Trucking businesses will not need to hold a special business licence or meet a mandatory national operator standard under planned changes to the national truck laws, the ATA understands.
Australia’s transport ministers made the decision last week when they met to decide how to complete the review of the Heavy Vehicle National Law (HVNL).
“The ATA argued strongly against trucking business licencing or proposals for a national operator standard,” ATA CEO Andrew McKellar said.
“An independent report we commissioned with NatRoad showed that trucking business licensing could involve licensing 131,580 businesses at a total cost of $3.2 billion over ten years.

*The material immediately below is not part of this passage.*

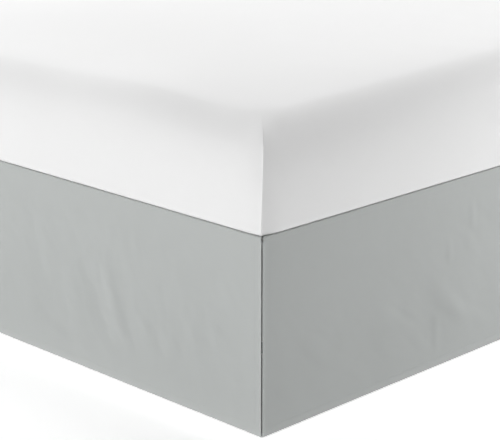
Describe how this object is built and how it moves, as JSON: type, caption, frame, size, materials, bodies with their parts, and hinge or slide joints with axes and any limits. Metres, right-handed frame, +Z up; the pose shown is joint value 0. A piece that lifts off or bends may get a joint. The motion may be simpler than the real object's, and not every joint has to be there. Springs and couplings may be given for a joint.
{
  "type": "bed skirt on a bed with mattress",
  "caption": "Tailored bed skirt in plain grey cloth with split corners, hanging to the floor from under the mattress of a plain bed on a metal frame.",
  "frame": {"origin": "on the floor, under the centre of the bed", "axes": "+Z up, -Y towards the foot end, +Y towards the open head end, +X to the bed's right-hand side seen from the foot"},
  "size_m": [1.526, 2.036, 0.6221],
  "materials": {
    "skirt_cloth": "plain grey woven cloth, matt",
    "mattress_cover": "plain white sheeting, matt",
    "base_cover": "plain off-white woven cover, matt",
    "frame_steel": "black powder coat, satin",
    "glide_plastic": "black moulded plastic"
  },
  "bodies": {
    "root": {"deck": "skirt_cloth", "foot_panel": "skirt_cloth", "right_panel": "skirt_cloth", "left_panel": "skirt_cloth", "mattress": "mattress_cover", "base": "base_cover", "rail_left": "frame_steel", "rail_right": "frame_steel", "cross_bar_foot": "frame_steel", "cross_bar_middle": "frame_steel", "cross_bar_head": "frame_steel", "leg_foot_left": "frame_steel", "leg_foot_centre": "frame_steel", "leg_foot_right": "frame_steel", "leg_middle_left": "frame_steel", "leg_middle_centre": "frame_steel", "leg_middle_right": "frame_steel", "leg_head_left": "frame_steel", "leg_head_centre": "frame_steel", "leg_head_right": "frame_steel", "glide_foot_left": "glide_plastic", "glide_foot_centre": "glide_plastic", "glide_foot_right": "glide_plastic", "glide_middle_left": "glide_plastic", "glide_middle_centre": "glide_plastic", "glide_middle_right": "glide_plastic", "glide_head_left": "glide_plastic", "glide_head_centre": "glide_plastic", "glide_head_right": "glide_plastic"}
  },
  "joints": []
}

“And yet the National Transport Commission was unable to identify any clear safety benefits from the option.
“We are very pleased that transport ministers have listened to the views of the ATA and our members. We are looking forward to working with governments to complete the review and deliver a new version of the law that will increase safety and productivity.”
The Australian Logistics Council believes the ministers missed an opportunity to advance the safe operation of heavy vehicles by failing to fully endorse inclusion of its proposed operator standard.
The ALC said it was also disappointed with what it described as the slow pace of reform to the Heavy Vehicle Road Reform (HVRR), which is designed to reform the method of determining the road user charges to be imposed on heavy vehicles.
The current timetable suggests there will be a cascading, and not concurrent commencement to any reform, and that governments may decide at any time whether to continue on the pathway, and whether to ultimately participate in the reformed system.
In what was described as a mixed bag for the industry, the ALC did say it was pleased the ministers endorsed the proposed National Urban Freight Planning Principles, which form an integral part of the National Freight and Supply Chain Strategy.
The ALC said it would like commitment that these planning principles are kept under constant review so they capture the changes needed as industry and community needs change.
“For example, the next iteration of the principles should include planning instruments to facilitate the operation and refuelling requirements of electric and hydrogen fuel cell vehicles,” it said in a recent statement.
The official communique from the transport ministers’ meeting added that final legislation for the HVNL review will be presented to ministers in mid-2023.